The third and last of my run of sneak-attack infertility subplots in my escapist reading material was What Alice Forgot, by Liane Moriarity. She's the one behind The Husband's Secret and Big Little Lies, both nice and twisty and without an infertility subplot (that I can remember, anyway...nothing bigger than a passing mention). This one seemed less thriller-y, whodunit, and more light escapist, romantic-comedy-friendly fare. A woman hits her head in spin class, and wakes up thinking it's 10 years earlier, in 1998. In 1998 she was 29, happily married, pregnant with her first child, and adorable. In 2008, she's in the middle of a divorce, stay at home mother of three children, and kind of a bitch, actually. So of course all kinds of mayhem ensues and she gets to examine where she was headed and where she ended up and you know eventually she'll get her memory back and THEN what will happen? The book was engrossing, touching, and funny, and got me through a day on airplanes and in airports on our way to the Houston area to visit Bryce's dad and his wife.

Except.

Except in NO PLACE in the copy did it mention that Alice, the amnesiac who's lost ten years, has a sister who suffers recurrent miscarriages and has done 8 rounds of IVF over the past 8 years, without a take-home baby. Her sister's grief and the transformation that probably took place gradually but Alice is seeing in one fell swoop thanks to her amnesia that has her inexplicably sadder, chubbier, and more bitter is slowly revealed. I don't think this is a spoiler, because if you have suffered infertility you will IMMEDIATELY know what's up with Elizabeth. IMMEDIATELY. And if you have suffered infertility, Elizabeth's situation will make you cry. I won't tell you how it all ends, but I will tell you that struggling with the options of continuing treatment, choosing to live child-free, or choosing to attempt parenting through adoption is on the table in this book. It is handled fairly sensitively and I must say that Liane Moriarty just has to have suffered infertility herself or has a very close friend who has. Because she is dead on. I can't share quotes because of spoilers, but she does beautifully with:
- Feeling sadness at mourning children that never were but you feel their loss tremendously
- Feeling paralyzed by the silence of your home (HOLY HELL, Liane Moriarty, you were IN MY HEAD on that one)
- Feeling completely hopeless and needing to just sit somewhere in a state of numbness for a while
- Feeling ingracious about your bitterness over a success story's exuberant gushing that her kids were from IVF and that there is hope, which at times can feel worse because you know you should be happy at the hopefulness of someone else's success but really you just want to scream, "HOW NICE THAT YOU ARE SUCCESSFUL! THAT IN NO WAY PREDICTS MY OWN SUCCESS! You don't know how I feel ANYMORE!"
- Feeling insanely angry at other people's meddling, even if it is well-intended
- Enjoying the bitterness of fellow infertile friends who "get it" and don't encourage you to be positive all the time, because sometimes you just want to wallow in the negativity and/or be super bitchy about the Fertiles
- Not being able to trust a positive pee stick, or hopeful twinges, whatsoever

The list goes on and on and on and on.
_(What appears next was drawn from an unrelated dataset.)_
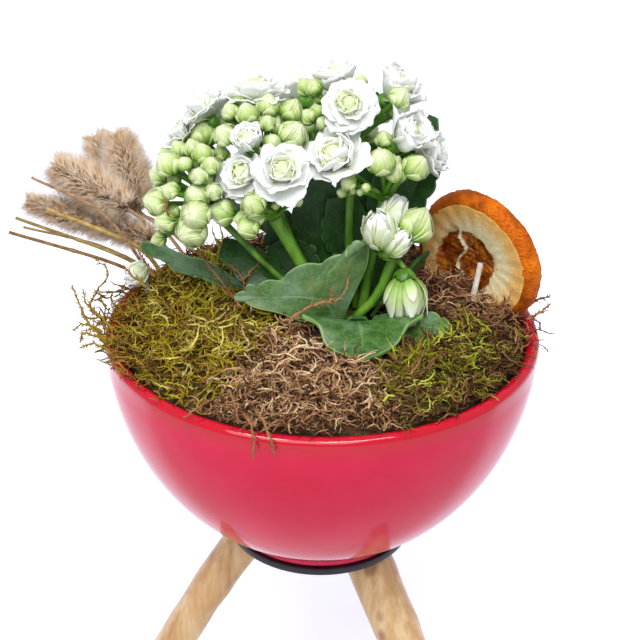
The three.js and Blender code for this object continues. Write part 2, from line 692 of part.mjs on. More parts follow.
const LEAVES = {
  leaf_front_left: {
    rib: [[5, -15, 7], [0, -17, 14], [-13, -20, 18], [-23, -19, 19], [-30, -17, 19]],
    left: [[4, -15.5, 6], [0, -18, 9], [-11, -22, 12], [-23, -21, 14], [-30, -18, 17]],
    right: [[6.5, -15.2, 8.5], [16, -9, 34], [4, -12, 36], [-9, -15, 32], [-21, -17, 26], [-29, -16, 21]],
    lobes: 6,
    cells: 2,
  },
  leaf_front: {
    rib: [[11, -15, 7], [13, -23, 12], [14, -31, 14], [14, -38, 12], [14, -43, 10]],
    left: [[9, -15, 7], [-4, -24, 15], [-5, -28, 18], [4, -38, 12], [11, -43, 10]],
    right: [[13, -15, 7], [28, -21, 12], [31, -25, 15], [24, -37, 12], [17, -43, 10]],
    lobes: 4,
    cells: 2,
  },
  leaf_right_low: ovate({
    rib: [[18, -12, 8], [28, -14, 12], [38, -15, 13], [46, -16, 11]],
    across: [0.1, 1, 0.15],
    half: 8,
    lobes: 4,
  }),
  leaf_left_low: ovate({
    rib: [[0, -4, 7], [-24, 5, 18], [-48, 10, 22], [-67, 12, 25]],
    across: [0.1, 0.9, 0.45],
    half: 10,
    lobes: 5,
  }),
  leaf_left_mid: ovate({
    rib: [[0, -10, 7], [-13, -7, 18], [-25, -3, 26], [-36, 1, 32]],
    across: [0.2, 0.75, 0.5],
    half: 7,
    cup: 1.5,
    lobes: 5,
  }),
  leaf_inner_left: ovate({
    rib: [[0, 0, 8], [-6, 5, 17], [-11, 7.5, 25], [-14, 8.5, 33]],
    across: [0.85, -0.1, 0.4],
    half: 9,
    lobes: 4,
  }),
  leaf_inner: ovate({
    rib: [[15, 0, 8], [13.5, 5.5, 20], [9.5, 8.5, 32], [6, 10, 47]],
    across: [1, 0.1, 0.1],
    half: 10,
    lobes: 4,
  }),
  leaf_right_tall: ovate({
    rib: [[18, -2, 9], [27, 8, 34], [34, 13, 58], [40, 17, 82]],
    across: [0.9, -0.25, -0.35],
    half: 13,
    cup: -1.5,
    lobes: 5,
    cells: 2,
  }),
  leaf_right_mid: ovate({
    rib: [[18, -8, 8], [27, -7, 18], [35, -6, 27], [42, -4, 35]],
    across: [0.3, -0.6, 0.5],
    half: 8,
    lobes: 4,
  }),
  leaf_small: ovate({
    rib: [[12, -15, 10], [12.3, -15.6, 13], [12.6, -16.2, 16], [13, -17, 20]],
    across: [1, 0, 0],
    half: 5,
    lobes: 3,
  }),
  leaf_back_left: ovate({
    rib: [[4, 5, 8], [-8, 18, 25], [-26, 32, 34], [-40, 41, 38]],
    across: [0.6, 0.75, -0.3],
    half: 13,
    cup: 1.5,
    lobes: 5,
  }),
  leaf_back: ovate({
    rib: [[9, 4, 6], [11, 24, 20], [12, 42, 28], [13, 58, 27]],
    across: [1, 0, 0.1],
    half: 13,
    cup: -2,
    lobes: 5,
  }),
  leaf_back_right: ovate({
    rib: [[12.2, 1.2, 7.5], [19, 18, 26], [23.5, 33, 34.5], [26, 47, 36]],
    across: [0.85, -0.4, 0.3],
    half: 9,
    cup: 1.5,
    lobes: 5,
  }),
};

// Dried grasses

// Fluffy seed heads: from base to tip, with the widest radius; their stalks enter the moss.
const TAILS = [
  { name: 'tail_right', base: [-72, 44, 25], tip: [-79, 48, 54], girth: 6.8, foot: [-50, 41, 0] },
  { name: 'tail_back', base: [-77, 55, 21], tip: [-90, 60, 47], girth: 6, foot: [-45, 46, 0] },
  { name: 'tail_upper', base: [-75, 34, 30], tip: [-101, 34, 46], girth: 6.4, foot: [-58, 46, 0] },
  { name: 'tail_low', base: [-65, 36, 16], tip: [-113, 32, 33], girth: 6, foot: [-56, 34, 0] },
];

// A seed head bristles: every other corner of the egg stands out and leans to the tip.
function tail({ base, tip, girth, foot }) {
  const steps = 6;
  const sides = 8;
  const start = vec(base);
  const length = start.distanceTo(vec(tip));
  const geometry = new THREE.SphereGeometry(1, sides, steps).scale(girth, length / 2, girth);
  const spot = geometry.attributes.position;
  for (let i = 0; i < spot.count; i += 1) {
    const [x, y, z] = [spot.getX(i), spot.getY(i), spot.getZ(i)];
    const ring = Math.round((Math.acos((2 * y) / length) / Math.PI) * steps);
    const corner = Math.round((Math.atan2(z, x) / (2 * Math.PI)) * sides + sides);
    const raised = (ring + corner) % 2 === 0 && ring > 0 && ring < steps;
    const stretch = raised ? 1.16 : 0.9;
    spot.setXYZ(i, x * stretch, y + (raised ? 0.05 * length : 0), z * stretch);
  }
  const middle = start.clone().lerp(vec(tip), 0.5);
  const direction = vec(tip).sub(start);
  const bend = vec(foot).lerp(start, 0.6).add(new THREE.Vector3(1, 0, 2));
  return [
    aim(geometry, middle.toArray(), direction.toArray()),
    stalk([foot, bend.toArray(), base, middle.toArray()], [0.8, 0.7], 4, 3),
  ];
}

// Straws from the moss to their cut ends.
const STRAWS = [
  { name: 'straw_rust', foot: [-63, 25, 1], middle: [-82, 23, 32], tip: [-107, 18, 49], girth: 0.7 },
  { name: 'straw_gold', foot: [-59, 31.5, 1], middle: [-71, 28, 17], tip: [-102, 17, 37], girth: 0.9 },
  { name: 'straw_olive', foot: [-64, 22.5, 1], middle: [-75, 22, 15], tip: [-113, 13, 35], girth: 0.8 },
  { name: 'straw_brown', foot: [-67, 20, 1], middle: [-77, 19.5, 13], tip: [-115, 9, 31], girth: 0.8 },
  { name: 'straw_thin', foot: [-56, 28.5, 1], middle: [-84, 27, 17], tip: [-112, 20, 28], girth: 0.6 },
];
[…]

It was fantastic. BUT, it needed a freaking trigger warning, because this is one book that if I was in a different place, a struggling-through-IVF place, I would be throwing against the freaking wall. And as it was, I sobbed quietly through the resolution of Elizabeth's struggles. It was a little too real not to.

There you have it. Three books IN A ROW that had unadvertised infertility plotlines. I survived them, and actually appreciated the sensitivity involved with all of them, which is rare (but maybe is becoming more prevalent?). They didn't ruin my escape 100%, but I feel I have done a public service by letting you know what lurks within these excellent books, waiting to sneak attack the next unsuspecting infertile to open their pages.

And now, off to decide whether or not I should become an evil queen.